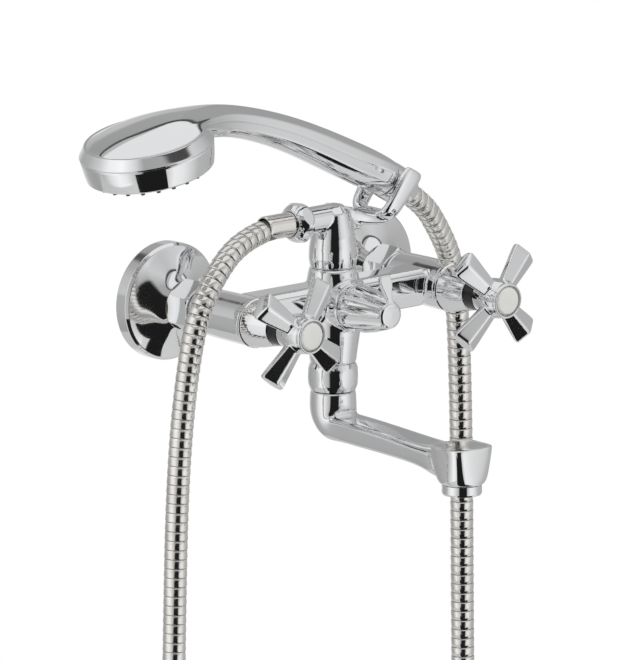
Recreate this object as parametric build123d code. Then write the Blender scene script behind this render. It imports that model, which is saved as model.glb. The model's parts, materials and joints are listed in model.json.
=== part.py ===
from build123d import *
import math
import os

# Wall-mounted bath and shower mixer with two cross handles, in millimetres.
# The origin is midway between the two wall inlets, on the wall's face.
# The wall is the plane Y = 0, the room lies towards -Y, and +Z is up.

# Clearances
fit_gap = 0.05  # between pieces that are fixed to each other
run_gap = 0.06  # between pieces that turn on each other
face_gap = 0.3  # between faces that pass each other

# Wall connection
inlet_spacing = 150.0
stub_radius = 10.48  # half-inch pipe thread
stub_length = 15.0  # how far the thread reaches into the wall
inlet_bore = 7.5
joint_thread_radius = 12.2
joint_thread_length = 9.5

# Wall flange
flange_radius = 34.8
flange_rim = 8.8
flange_depth = 21.2
flange_neck_radius = 14.4
flange_wall = 1.2

# Union nut
union_flats = 27.6
union_corner_radius = 15.9
union_length = 16.5
union_lip = 3.4
washer_thickness = 2.0
tail_collar = 2.4
tail_radius = 9.6
tail_depth = 12.0  # how far the tail is screwed into the body

# Body casting
body_out = 66.0  # from the wall to the body's axis
barrel_radius = 14.4
barrel_front = 85.0  # from the wall to the seat of the headwork
bar_half_depth = 11.5
bar_top = 11.5
bar_bottom = 11.8
bar_bevel = 3.5
bar_front_low = 2.0
bar_lower_half = 5.5
centre_radius = 16.3
centre_top = 20.0
centre_bottom = 36.7
boss_radius = 14.4
boss_front = 85.6
water_bore = 5.0
valve_bore = 8.9
valve_bore_depth = 24.0
seat_bore = 5.0
diverter_bore = 9.0
diverter_bore_depth = 28.0
upper_bore = 6.5

# Headwork and its cover
disc_thickness = 2.2
disc_radius = 6.3
headwork_flange_radius = 11.0
headwork_neck_radius = 6.5
headwork_front = 113.5
spindle_radius = 4.0
spindle_front = 126.0
bell_base_radius = 14.8
bell_front_radius = 10.7
bell_length = 21.0
bell_wall = 1.3
sleeve_radius = 9.7
sleeve_front = 113.9

# Cross handle
hub_back = 114.3
hub_front = 136.0
hub_radius = 11.7
hub_ring_radius = 10.3
button_radius = 8.1
button_back = 133.2
button_front = 136.4
arm_reach = 34.1
arm_angles_left = [53.4, 143.4, 233.4, 323.4]
arm_angles_right = [45.5, 135.5, 225.5, 315.5]
screw_radius = 2.0
screw_head_radius = 3.6

# Diverter
knob_drop = 1.0  # the knob's axis below the handles' axes
knob_back = 86.2
knob_base_radius = 14.3
knob_front_radius = 8.4
knob_front = 116.8
knob_flutes = 8
flute_radius = 5.5
knob_wall = 2.2
diverter_spindle_radius = 3.5
diverter_spindle_front = 112.0
pointer_disc_radius = 8.0
pointer_disc_thickness = 2.2
pointer_reach = 23.0
pointer_waist = 3.6
pointer_tip_width = 9.0
pointer_lean = 18.0

# Shower column, with the hose outlet and the fork
column_base_radius = 13.4
column_belly_radius = 14.3
column_top_radius = 11.0
outlet_height = 49.5
outlet_radius = 8.0
outlet_end = 22.4  # from the column's axis to the nut's face
outlet_thread_radius = 9.3
outlet_thread_length = 7.0
outlet_bore = 5.5
nipple_radius = 8.5
nipple_half_length = 7.0
fork_centre = (43.1, 65.1)  # on the hose nut's axis, as X and Z
handle_droop = 31.4  # the nut's axis below the horizontal
fork_inner_radius = 11.8
fork_half_width = 16.8
fork_thickness = 7.0
fork_below = 27.0
fork_above = 9.4
arm_depth = 12.0

# Hose and its ends
hose_crest_radius = 6.9
hose_groove_radius = 6.3
hose_bore_radius = 4.5
hose_ribs = 198
ferrule_radius = 7.5
ferrule_end = 52.8  # from the column's axis to the ferrule's mouth
ferrule_socket = 19.4
hose_nut_radius = 12.1
hose_nut_flats = 21.8
hose_nut_length = 9.0
cone_nut_radius = 11.5
cone_nut_straight = 9.0
cone_nut_length = 20.6
cone_nut_end_radius = 8.2
hose_lead = 25.4  # from the hose's end to its first bend

# Handset
handle_end = (39.5, 67.0)  # X and Z of the handle's end face
stem_radius = 10.1
stem_out = 5.0
stem_in = 12.0
handset_wall = 2.4
head_centre = (-142.5, 113.5)  # X and Z of the ring's upper edge
head_tilt = 12.0
dome_radius = 37.6
dome_height = 14.6
ring_radius = 40.0
ring_height = 8.0
skirt_end_radius = 37.4
skirt_depth = 18.2
face_radius = 34.0
face_thickness = 2.4
nozzle_radius = 1.2
nozzle_out = 2.8
nozzle_rings = [(0.0, 1), (8.0, 6), (16.0, 11), (24.2, 16), (32.2, 22)]

# Spout
spout_nut_radius = 15.1
spout_nut_flats = 28.6
spout_nut_length = 16.2
spout_nut_lip = 3.2
neck_thread_radius = 11.6
neck_thread_length = 9.3
spout_tube_radius = 9.0
spout_tube_in = 7.0  # how far the tube reaches up inside the neck
collar_radius = 11.4
collar_height = 3.0
spout_drop_radius = 13.8
spout_top = 67.3  # below the inlets
spout_arm_height = 13.0
spout_arm_width = 25.0
head_front = 195.5  # from the wall
head_width = 31.0
head_length = 29.0
aerator_out = 181.5  # from the wall
head_bottom = 90.2
head_bottom_radius = 12.4
aerator_radius = 11.8
aerator_height = 6.2
aerator_thread_radius = 10.6
aerator_thread_length = 6.5
aerator_bore = 9.1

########

» YOUR TASK
Starting at the first line of the material above, reproduce each line exactly up to and including the line with "face_gap = 0.3".

» SOLUTION BELOW
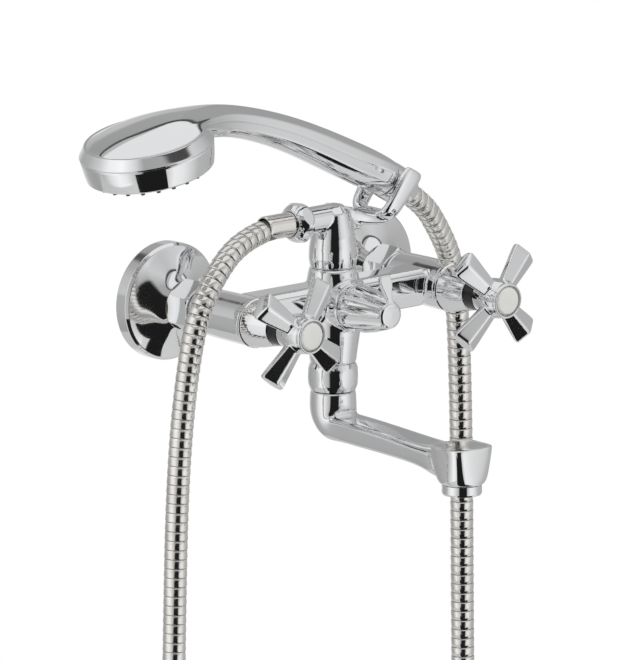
Recreate this object as parametric build123d code. Then write the Blender scene script behind this render. It imports that model, which is saved as model.glb. The model's parts, materials and joints are listed in model.json.
=== part.py ===
from build123d import *
import math
import os

# Wall-mounted bath and shower mixer with two cross handles, in millimetres.
# The origin is midway between the two wall inlets, on the wall's face.
# The wall is the plane Y = 0, the room lies towards -Y, and +Z is up.

# Clearances
fit_gap = 0.05  # between pieces that are fixed to each other
run_gap = 0.06  # between pieces that turn on each other
face_gap = 0.3  # between faces that pass each other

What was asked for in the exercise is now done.